━━━ Raw data ━━━

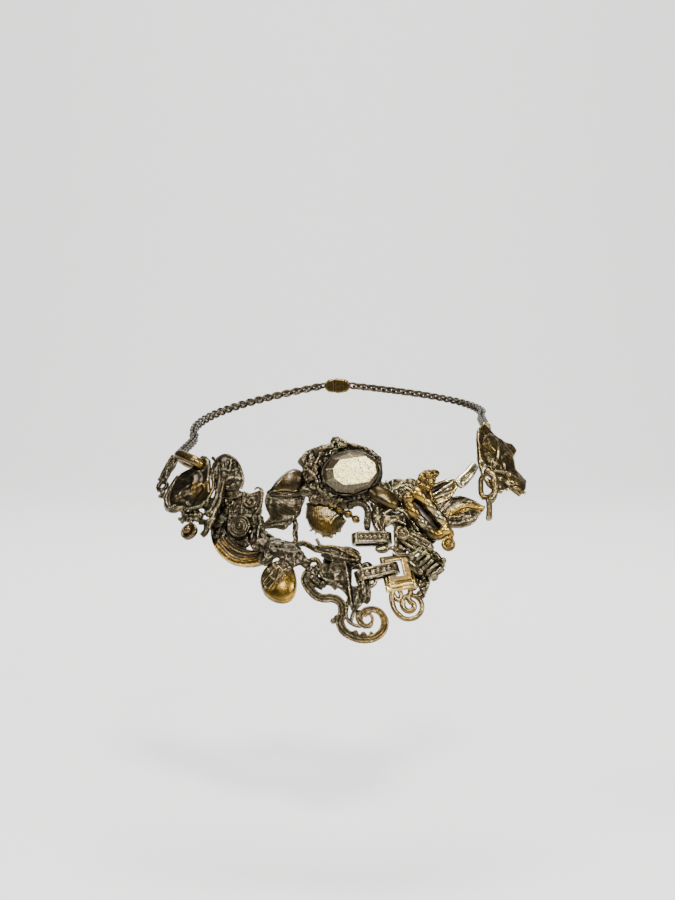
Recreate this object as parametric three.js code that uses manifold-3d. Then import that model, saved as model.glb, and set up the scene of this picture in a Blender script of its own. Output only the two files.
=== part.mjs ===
// Collar choker of cast antique bronze: leaves, scrolls, rings and plates linked into one
// rigid front, a large faceted stone, and a chain that closes the loop round the nape.
// Millimetres, +Z up, the front of the neck faces -Y, origin on the neck's axis.

import * as THREE from 'three';
import { mergeVertices } from 'three/addons/utils/BufferGeometryUtils.js';
import Module from 'manifold-3d';

const wasm = await Module();
wasm.setup();

// ---- Driving dimensions -------------------------------------------------------------------

// The neck that the collar is bent to: an oval column that flares into shoulders and chest.
const NECK = {
  halfWidth: 57, shoulderFlare: 84, shoulderHeight: 12, shoulderSpread: 9,
  halfDepth: 57, chestFlare: 40, chestHeight: -20, chestSpread: 18, roundness: 2.2,
};

// Lifts of the lower two layers of metal above the neck, and the plate thickness.
const LAYER = { back: 0.6, middle: 2.8 };
const PLATE = 1.6;
const EDGE = 0.4;          // chamfer round a cast plate

// Panels: flat work planes laid on the neck, x and z in its front view, turn about the
// vertical and lean back from it in degrees; forward stands a panel off the neck.
const PANELS = {
  leftEnd: { x: -57, z: 14, turn: -33, lean: 36 },
  leftMiddle: { x: -38, z: 8, turn: -14, lean: 24 },
  centreTop: { x: 0, z: 16, turn: 0, lean: 15 },
  centreLow: { x: -4, z: -16, turn: -1, lean: 28 },
  rightMiddle: { x: 28, z: 0, turn: 7, lean: 23 },
  rightEnd: { x: 50, z: 13, turn: 19, lean: 30 },
  shoulder: { x: 63.8, z: 28, turn: 42, lean: 32, forward: 16.5 },
};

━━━

Quote only the stretch of lines that starts the data above and ends with the line containing "the neck's axis.", both included.

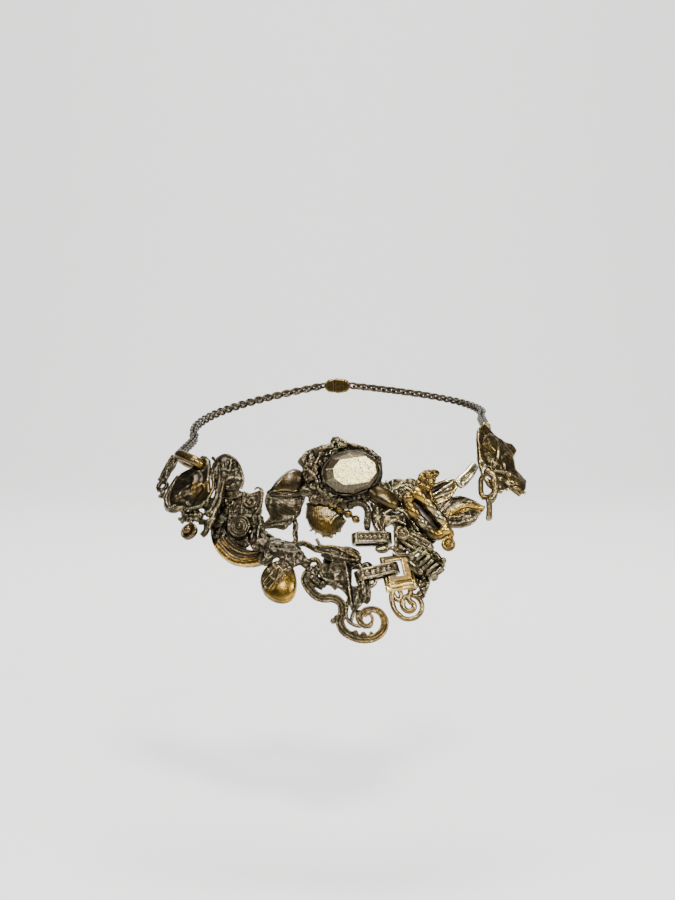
Recreate this object as parametric three.js code that uses manifold-3d. Then import that model, saved as model.glb, and set up the scene of this picture in a Blender script of its own. Output only the two files.
=== part.mjs ===
// Collar choker of cast antique bronze: leaves, scrolls, rings and plates linked into one
// rigid front, a large faceted stone, and a chain that closes the loop round the nape.
// Millimetres, +Z up, the front of the neck faces -Y, origin on the neck's axis.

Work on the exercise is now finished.